= Wade Schaaf =

Wade Schaaf (born 1979) is an American contemporary dancer, choreographer and dance company artistic director.

== Biography ==
Wade Schaaf (they/them) was born in Elgin, Illinois on May 2, 1979. After graduating from Northern Illinois University with a BFA in Theater Arts (Dance Performance Emphasis) in 2001, Wade went on to dance for such companies as The Ohio Ballet, State Street Ballet, River North Chicago Dance Company and Thodos Dance Chicago.

Wade is the founder and Artistic Director of Chicago Repertory Ballet, the company that they founded on November 13, 2011. Wade has created works on such companies as The Omaha Theater Ballet, and Thodos Dance Chicago, Nomi Dance Company, Chicago Repertory Ballet, South Chicago Dance Theater and more.

== Performing ==
Schaaf started their performing career in Elgin, IL performing in various community and children's theater productions. At Northern Illinois University Wade performed in various ballets and contemporary choreographies such as The Sleeping Beauty, The Nutcracker, Paquita, and Giselle. After leaving the university setting, they performed extensively throughout the United States, Europe and Asia.
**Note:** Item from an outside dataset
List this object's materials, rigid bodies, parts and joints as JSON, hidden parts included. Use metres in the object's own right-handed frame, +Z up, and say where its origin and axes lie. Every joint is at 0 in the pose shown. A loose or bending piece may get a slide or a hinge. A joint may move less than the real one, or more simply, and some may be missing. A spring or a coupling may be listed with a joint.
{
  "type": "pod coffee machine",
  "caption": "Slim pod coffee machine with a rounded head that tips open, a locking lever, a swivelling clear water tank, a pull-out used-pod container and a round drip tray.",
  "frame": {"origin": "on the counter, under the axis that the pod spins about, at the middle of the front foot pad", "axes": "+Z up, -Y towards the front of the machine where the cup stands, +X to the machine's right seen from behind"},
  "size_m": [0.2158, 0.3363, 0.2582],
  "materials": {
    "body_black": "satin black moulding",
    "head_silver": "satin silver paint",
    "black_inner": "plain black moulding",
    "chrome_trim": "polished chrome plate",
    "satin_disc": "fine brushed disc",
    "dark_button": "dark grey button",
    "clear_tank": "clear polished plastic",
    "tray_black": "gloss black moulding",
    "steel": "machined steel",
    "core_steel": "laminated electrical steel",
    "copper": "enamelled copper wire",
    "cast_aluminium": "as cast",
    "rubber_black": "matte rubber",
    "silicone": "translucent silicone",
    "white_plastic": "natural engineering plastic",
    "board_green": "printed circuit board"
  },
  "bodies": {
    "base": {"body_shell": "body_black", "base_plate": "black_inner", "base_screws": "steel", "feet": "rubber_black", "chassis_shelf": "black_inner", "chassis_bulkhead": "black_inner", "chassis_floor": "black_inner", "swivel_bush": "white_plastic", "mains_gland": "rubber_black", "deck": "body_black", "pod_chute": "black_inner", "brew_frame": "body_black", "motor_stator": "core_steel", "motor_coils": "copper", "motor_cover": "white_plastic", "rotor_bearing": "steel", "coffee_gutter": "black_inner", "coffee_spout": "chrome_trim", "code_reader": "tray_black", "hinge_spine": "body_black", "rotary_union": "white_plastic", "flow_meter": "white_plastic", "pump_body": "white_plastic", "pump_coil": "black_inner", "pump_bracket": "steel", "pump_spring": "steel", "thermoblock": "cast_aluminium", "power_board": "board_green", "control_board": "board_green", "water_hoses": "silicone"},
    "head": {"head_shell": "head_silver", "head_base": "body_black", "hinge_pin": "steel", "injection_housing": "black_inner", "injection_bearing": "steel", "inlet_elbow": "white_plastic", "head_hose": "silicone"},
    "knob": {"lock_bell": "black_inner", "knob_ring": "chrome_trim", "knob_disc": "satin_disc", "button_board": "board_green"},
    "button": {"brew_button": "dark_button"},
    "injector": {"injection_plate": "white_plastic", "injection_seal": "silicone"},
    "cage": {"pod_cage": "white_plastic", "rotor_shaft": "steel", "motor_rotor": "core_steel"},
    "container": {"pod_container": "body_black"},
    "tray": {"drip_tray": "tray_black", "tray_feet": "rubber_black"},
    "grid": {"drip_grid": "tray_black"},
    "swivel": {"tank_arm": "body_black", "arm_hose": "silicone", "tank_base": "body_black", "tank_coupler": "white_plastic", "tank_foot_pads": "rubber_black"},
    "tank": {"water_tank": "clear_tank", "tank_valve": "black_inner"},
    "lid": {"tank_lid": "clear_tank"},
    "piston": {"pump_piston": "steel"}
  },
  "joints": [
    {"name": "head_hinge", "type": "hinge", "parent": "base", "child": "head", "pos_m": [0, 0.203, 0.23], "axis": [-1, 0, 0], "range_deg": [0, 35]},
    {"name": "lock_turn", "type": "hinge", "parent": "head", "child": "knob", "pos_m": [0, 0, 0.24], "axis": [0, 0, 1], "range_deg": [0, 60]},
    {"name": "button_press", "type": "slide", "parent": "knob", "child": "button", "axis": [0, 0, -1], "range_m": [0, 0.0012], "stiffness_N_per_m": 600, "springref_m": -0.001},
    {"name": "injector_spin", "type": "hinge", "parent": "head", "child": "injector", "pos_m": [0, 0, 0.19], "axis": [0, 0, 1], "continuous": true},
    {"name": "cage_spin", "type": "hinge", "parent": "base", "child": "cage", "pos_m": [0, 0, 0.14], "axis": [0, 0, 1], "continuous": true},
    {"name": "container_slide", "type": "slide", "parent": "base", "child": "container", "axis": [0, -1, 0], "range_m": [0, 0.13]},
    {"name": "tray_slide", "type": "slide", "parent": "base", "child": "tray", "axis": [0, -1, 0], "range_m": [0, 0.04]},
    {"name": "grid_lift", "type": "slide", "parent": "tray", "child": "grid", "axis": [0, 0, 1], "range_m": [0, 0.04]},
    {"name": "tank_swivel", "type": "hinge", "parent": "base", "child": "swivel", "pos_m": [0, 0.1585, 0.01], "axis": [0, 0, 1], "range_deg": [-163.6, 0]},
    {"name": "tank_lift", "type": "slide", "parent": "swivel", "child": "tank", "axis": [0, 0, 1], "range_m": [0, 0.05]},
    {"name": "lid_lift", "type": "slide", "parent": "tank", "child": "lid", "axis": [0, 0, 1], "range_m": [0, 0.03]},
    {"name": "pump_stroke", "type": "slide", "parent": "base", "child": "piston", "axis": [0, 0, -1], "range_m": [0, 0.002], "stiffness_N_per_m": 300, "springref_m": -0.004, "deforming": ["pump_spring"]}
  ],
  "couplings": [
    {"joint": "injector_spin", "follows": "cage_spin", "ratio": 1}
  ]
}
During Wade's career, they performed works by such choreographers as Kennet Oberly, Lauri Stallings, Bill Soleau, Septime Webre, Stephen Mills, Frank Chavez, and Ann Reinking; Reinking created the role of Carter Harrison in the ballet, "The White City: Chicago's Colombian Exposition". Schaaf retired in 2011 due to injury.

== Choreography ==
Wade's choreography is known for its emotional sensitivity, musicality, and variety. Their choreography ranges from Full length narrative ballets, to abstract ballets to contemporary dance works of varied style and tone.
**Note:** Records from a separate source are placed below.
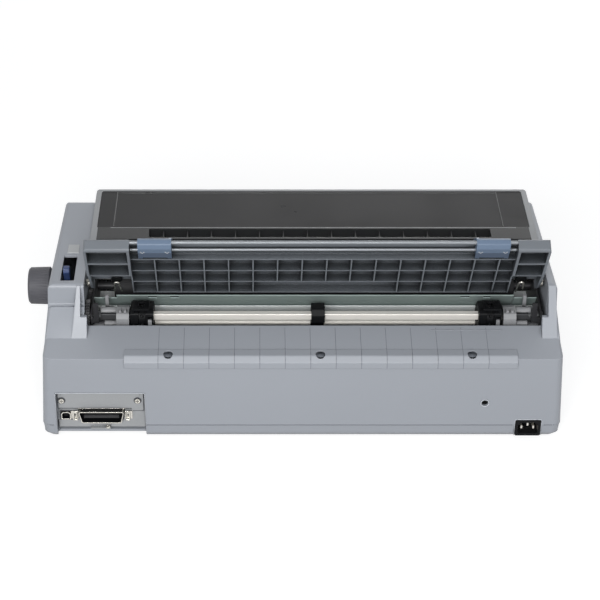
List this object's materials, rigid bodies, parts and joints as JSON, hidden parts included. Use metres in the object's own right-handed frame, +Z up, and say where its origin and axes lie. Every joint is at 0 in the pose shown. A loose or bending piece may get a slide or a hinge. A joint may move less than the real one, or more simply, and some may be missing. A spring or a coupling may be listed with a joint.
{
  "type": "dot matrix printer",
  "caption": "Wide-carriage dot matrix printer with a hinged smoked cover, a tilting ribbed paper guide, rear tractor feed, a platen knob and rear sockets.",
  "frame": {"origin": "under the middle of the whole printer, on the surface that it stands on", "axes": "+X to the printer's right, where the paper knob is; +Y to the rear, where the sockets are; +Z up"},
  "size_m": [0.639, 0.347, 0.2574],
  "materials": {
    "case": "fine satin grain",
    "guide": "satin",
    "edge_guide": "satin",
    "bracket": "satin",
    "black": "satin",
    "knob": "fine grain",
    "steel": "zinc plated",
    "shaft": "ground",
    "rubber": "ground",
    "gear": "moulded, dark",
    "dark_steel": "blackened",
    "brass": "turned",
    "board": "solder mask",
    "motor": "satin black",
    "window": "smoked, glossy",
    "cover": "satin",
    "lever": "satin blue",
    "plate": "satin",
    "head": "cast",
    "belt": "matt",
    "button": "satin"
  },
  "bodies": {
    "printer_body": {"lower_case": "case", "upper_case": "case", "rubber_feet": "rubber", "base_pan": "steel", "interface_plate": "steel", "slot_cover": "steel", "interface_screws": "steel", "parallel_port": "steel", "usb_port": "steel", "power_inlet": "black", "frame_right": "dark_steel", "frame_left": "dark_steel", "main_board": "board", "power_supply": "steel", "feed_motor": "motor", "guide_shaft": "shaft", "bracket_right": "bracket", "bracket_left": "bracket", "upper_paper_plate": "plate", "lower_paper_plate": "steel", "carriage_shaft": "shaft", "carriage_rail": "steel", "carriage_motor": "motor", "timing_belt": "belt", "ribbon_cartridge": "black"},
    "platen": {"platen_roller": "rubber", "platen_shaft": "dark_steel", "platen_gear": "gear", "platen_knob": "knob"},
    "motor_pinion": {"motor_pinion": "brass"},
    "motor_idler": {"motor_idler": "gear"},
    "tractor_idler": {"tractor_idler": "gear"},
    "tractor_drive": {"drive_shaft": "shaft", "drive_gear": "gear"},
    "tractor_right": {"tractor_right": "black"},
    "tractor_left": {"tractor_left": "black"},
    "tractor_lid_right": {"tractor_lid_right": "black"},
    "tractor_lid_left": {"tractor_lid_left": "black"},
    "lock_lever_right": {"lock_lever_right": "bracket"},
    "lock_lever_left": {"lock_lever_left": "bracket"},
    "pin_wheel_right": {"pin_wheel_right": "black"},
    "pin_wheel_left": {"pin_wheel_left": "black"},
    "paper_support": {"paper_support": "black"},
    "carriage": {"carriage": "black", "print_head": "head"},
    "motor_pulley": {"motor_pulley": "gear"},
    "tension_pulley": {"tension_pulley": "gear"},
    "cover": {"cover_frame": "cover", "cover_window": "window"},
    "paper_guide": {"paper_guide": "guide", "guide_rods": "shaft"},
    "edge_guide_right": {"edge_guide_right": "edge_guide"},
    "edge_guide_left": {"edge_guide_left": "edge_guide"},
    "release_lever": {"release_lever": "lever"},
    "power_switch": {"power_switch": "black"},
    "button_pause": {"button_pause": "button"},
    "button_line_feed": {"button_line_feed": "button"},
    "button_load_eject": {"button_load_eject": "button"},
    "parallel_clip_right": {"parallel_clip_right": "steel"},
    "parallel_clip_left": {"parallel_clip_left": "steel"}
  },
  "joints": [
    {"name": "platen_turn", "type": "hinge", "parent": "printer_body", "child": "platen", "pos_m": [-0.01147, 0.0313, 0.1285], "axis": [1, 0, 0], "continuous": true},
    {"name": "motor_idler_turn", "type": "hinge", "parent": "printer_body", "child": "motor_idler", "pos_m": [0.24153, 0.01701, 0.09248], "axis": [1, 0, 0], "continuous": true},
    {"name": "motor_pinion_turn", "type": "hinge", "parent": "printer_body", "child": "motor_pinion", "pos_m": [0.24153, 0.00872, 0.07157], "axis": [1, 0, 0], "continuous": true},
    {"name": "tractor_idler_turn", "type": "hinge", "parent": "printer_body", "child": "tractor_idler", "pos_m": [0.24153, 0.06878, 0.12984], "axis": [1, 0, 0], "continuous": true},
    {"name": "tractor_drive_turn", "type": "hinge", "parent": "printer_body", "child": "tractor_drive", "pos_m": [-0.01147, 0.10125, 0.131], "axis": [1, 0, 0], "continuous": true},
    {"name": "tractor_right_slide", "type": "slide", "parent": "printer_body", "child": "tractor_right", "axis": [-1, 0, 0], "range_m": [0, 0.12]},
    {"name": "tractor_left_slide", "type": "slide", "parent": "printer_body", "child": "tractor_left", "axis": [1, 0, 0], "range_m": [0, 0.12]},
    {"name": "pin_wheel_right_turn", "type": "hinge", "parent": "tractor_right", "child": "pin_wheel_right", "pos_m": [0.17753, 0.10125, 0.131], "axis": [1, 0, 0], "continuous": true},
    {"name": "pin_wheel_left_turn", "type": "hinge", "parent": "tractor_left", "child": "pin_wheel_left", "pos_m": [-0.23347, 0.10125, 0.131], "axis": [1, 0, 0], "continuous": true},
    {"name": "tractor_lid_right_hinge", "type": "hinge", "parent": "tractor_right", "child": "tractor_lid_right", "pos_m": [0.18873, 0.1058, 0.14563], "axis": [0, 1, 0], "range_deg": [0, 90]},
    {"name": "tractor_lid_left_hinge", "type": "hinge", "parent": "tractor_left", "child": "tractor_lid_left", "pos_m": [-0.24467, 0.1058, 0.14563], "axis": [0, -1, 0], "range_deg": [0, 90]},
    {"name": "lock_lever_right_hinge", "type": "hinge", "parent": "tractor_right", "child": "lock_lever_right", "pos_m": [0.16823, 0.1111, 0.131], "axis": [1, 0, 0], "range_deg": [0, 25]},
    {"name": "lock_lever_left_hinge", "type": "hinge", "parent": "tractor_left", "child": "lock_lever_left", "pos_m": [-0.24277, 0.1111, 0.131], "axis": [1, 0, 0], "range_deg": [0, 25]},
    {"name": "paper_support_slide", "type": "slide", "parent": "printer_body", "child": "paper_support", "axis": [1, 0, 0], "range_m": [-0.06, 0.06]},
    {"name": "carriage_slide", "type": "slide", "parent": "printer_body", "child": "carriage", "axis": [1, 0, 0], "range_m": [-0.155, 0.2]},
    {"name": "motor_pulley_turn", "type": "hinge", "parent": "printer_body", "child": "motor_pulley", "pos_m": [-0.25747, -0.0507, 0.092], "axis": [0, 0, 1], "continuous": true},
    {"name": "tension_pulley_turn", "type": "hinge", "parent": "printer_body", "child": "tension_pulley", "pos_m": [0.20053, -0.0507, 0.092], "axis": [0, 0, 1], "continuous": true},
    {"name": "cover_hinge", "type": "hinge", "parent": "printer_body", "child": "cover", "pos_m": [-0.02697, 0.0593, 0.172], "axis": [-1, 0, 0], "range_deg": [0, 70]},
    {"name": "paper_guide_hinge", "type": "hinge", "parent": "printer_body", "child": "paper_guide", "pos_m": [-0.02697, 0.0809, 0.1638], "axis": [1, 0, 0], "range_deg": [-60, 0]},
    {"name": "edge_guide_right_slide", "type": "slide", "parent": "paper_guide", "child": "edge_guide_right", "axis": [1, 0, 0], "range_m": [-0.15, 0.008]},
    {"name": "edge_guide_left_slide", "type": "slide", "parent": "paper_guide", "child": "edge_guide_left", "axis": [-1, 0, 0], "range_m": [-0.15, 0.008]},
    {"name": "release_lever_tilt", "type": "hinge", "parent": "printer_body", "child": "release_lever", "pos_m": [0.25853, 0.0723, 0.15], "axis": [1, 0, 0], "range_deg": [0, 30]},
    {"name": "power_switch_rock", "type": "hinge", "parent": "printer_body", "child": "power_switch", "pos_m": [-0.27747, -0.1683, 0.048], "axis": [-1, 0, 0], "range_deg": [0, 16]},
    {"name": "button_pause_press", "type": "slide", "parent": "printer_body", "child": "button_pause", "axis": [0, 0.6402, -0.7682], "range_m": [0, 0.0015], "stiffness_N_per_m": 250, "springref_m": -0.0005},
    {"name": "button_line_feed_press", "type": "slide", "parent": "printer_body", "child": "button_line_feed", "axis": [0, 0.6402, -0.7682], "range_m": [0, 0.0015], "stiffness_N_per_m": 250, "springref_m": -0.0005},
    {"name": "button_load_eject_press", "type": "slide", "parent": "printer_body", "child": "button_load_eject", "axis": [0, 0.6402, -0.7682], "range_m": [0, 0.0015], "stiffness_N_per_m": 250, "springref_m": -0.0005},
    {"name": "parallel_clip_right_hinge", "type": "hinge", "parent": "printer_body", "child": "parallel_clip_right", "pos_m": [0.25543, 0.1621, 0.028], "axis": [0, 0, 1], "range_deg": [0, 90]},
    {"name": "parallel_clip_left_hinge", "type": "hinge", "parent": "printer_body", "child": "parallel_clip_left", "pos_m": [0.19753, 0.1621, 0.028], "axis": [0, 0, -1], "range_deg": [0, 90]}
  ],
  "couplings": [
    {"joint": "motor_idler_turn", "follows": "platen_turn", "ratio": -1.5833},
    {"joint": "motor_pinion_turn", "follows": "platen_turn", "ratio": 3.1667},
    {"joint": "tractor_idler_turn", "follows": "platen_turn", "ratio": -1.7273},
    {"joint": "tractor_drive_turn", "follows": "platen_turn", "ratio": 1.2667},
    {"joint": "pin_wheel_right_turn", "follows": "platen_turn", "ratio": 1.2667},
    {"joint": "pin_wheel_left_turn", "follows": "platen_turn", "ratio": 1.2667},
    {"joint": "motor_pulley_turn", "follows": "carriage_slide", "rad_per_m": 119.05},
    {"joint": "tension_pulley_turn", "follows": "carriage_slide", "rad_per_m": 119.05}
  ]
}
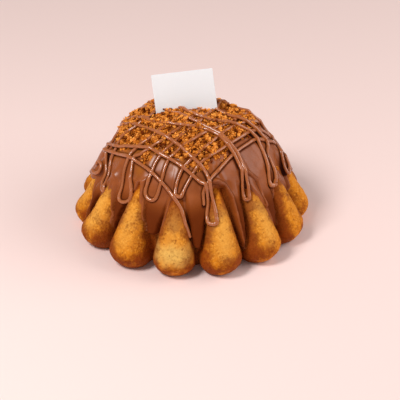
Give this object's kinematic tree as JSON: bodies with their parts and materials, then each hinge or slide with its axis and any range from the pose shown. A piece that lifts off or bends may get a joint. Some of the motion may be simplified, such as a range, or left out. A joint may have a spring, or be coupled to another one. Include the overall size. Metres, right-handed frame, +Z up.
{
  "type": "chocolate lava cake",
  "caption": "Fluted domed sponge cake with a poured milk chocolate coat running down between its lobes, chocolate drizzle, biscuit crumbs and a small bare card standing on top.",
  "frame": {"origin": "middle of the cake's flat base, on the axis of the fluted dome", "axes": "+Z up, the front of the picture faces -Y, +X to its right"},
  "size_m": [0.2011, 0.1978, 0.142],
  "materials": {
    "sponge": "matt baked sponge, golden with browner feet",
    "chocolate_coat": "satin milk chocolate with a glossy drizzle",
    "card": "smooth white paper card"
  },
  "bodies": {
    "root": {"sponge": "sponge", "chocolate_coat": "chocolate_coat", "card": "card"}
  },
  "joints": []
}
| Title | Company | Premiere date/Location |
|---|---|---|
| Scheonberg Piano Works | Omaha Theater Ballet | 2005 Omaha, NE |
| Somewhere in the Middle | Omaha Theater Ballet | 2006 Omaha, NE |
| The Gathering | Omaha Theater Ballet | 2007 Omaha, NE |
| Awakening | Thodos Dance Chicago | 2008, Ruth Page Center, Chicago, IL |
| Dancer, Net^{[citation needed]} | Thodos Dance Chicago | 2009, Dance Center Columbia College, Chicago, IL |
| Shostakovich Piano Concerto | Thodos Dance Chicago | 2010, Ruth Page Center, Chicago, IL |
| Tres Hip: A Love Story | Dance in the Parks | 2010, Chicago Parks, Chicago, IL |
| La Vie en Rose | Chicago Repertory Ballet | 2012, Ruth Page Center, Chicago, IL |
| 2 Lent et Douloureux | Chicago Repertory Ballet | 2012, Ruth Page Center, Chicago, IL |
| Peoplescape: Juxtaposition | Chicago Repertory Ballet | 2012, Ruth Page Center, Chicago, IL |
| Le Sacre du Printemps (The Rite of Spring) | Chicago Repertory Ballet | 2013, The Vittum Theater, Chicago, IL |
| The Four Seasons | Chicago Repertory Ballet | 2014, The Biograph Theater, Chicago, IL |
| Wasteland | Chicago Repertory Ballet | 2015, The Biograph Theater, Chicago, IL |
| Bolero | Chicago Repertory Ballet | 2015, The Biograph Theater, Chicago, IL |
| Macbeth | Chicago Repertory Ballet | 2016, The Ruth Page Center, Chicago, IL |
| A Symphony for Hope | Chicago Repertory Ballet | 2017, The Biograph Theater, Chicago, IL |
| Duet: 1 | Chicago Repertory Ballet | 2017, The Biograph Theater, Chicago, IL |
| Illuminations Nos 1-3 | Nomi Dance Company | 2017, The Athenaeum Theater, Chicago, IL |
| Grand Pianola Music: On the Great Divide | Chicago Repertory Ballet | 2018, The Athenaeum Theater, Chicago, IL |
| Anderson Sweet | Chicago Repertory Ballet | 2021, Montrose Harbor, Chicago, IL |
| Le Sacre Du Printemps (Revived/Renewed) | Chicago Repertory Ballet | 2021, Montrose Harbor, Chicago, IL |
| Huit Suite | Chicago Repertory Ballet | 2021, Center on Halsted, Chicago, IL |

== Chicago Repertory Ballet ==

Chicago based contemporary ballet company founded by Wade Schaaf. The company, founded on November 13, 2011, is dedicated to bring storytelling and choreographic innovation to the stage while inspiring audiences and challenging preconceived notions of the art form. Chicago Repertory Ballet premiered at the Ruth Page Center for the Arts in 2012.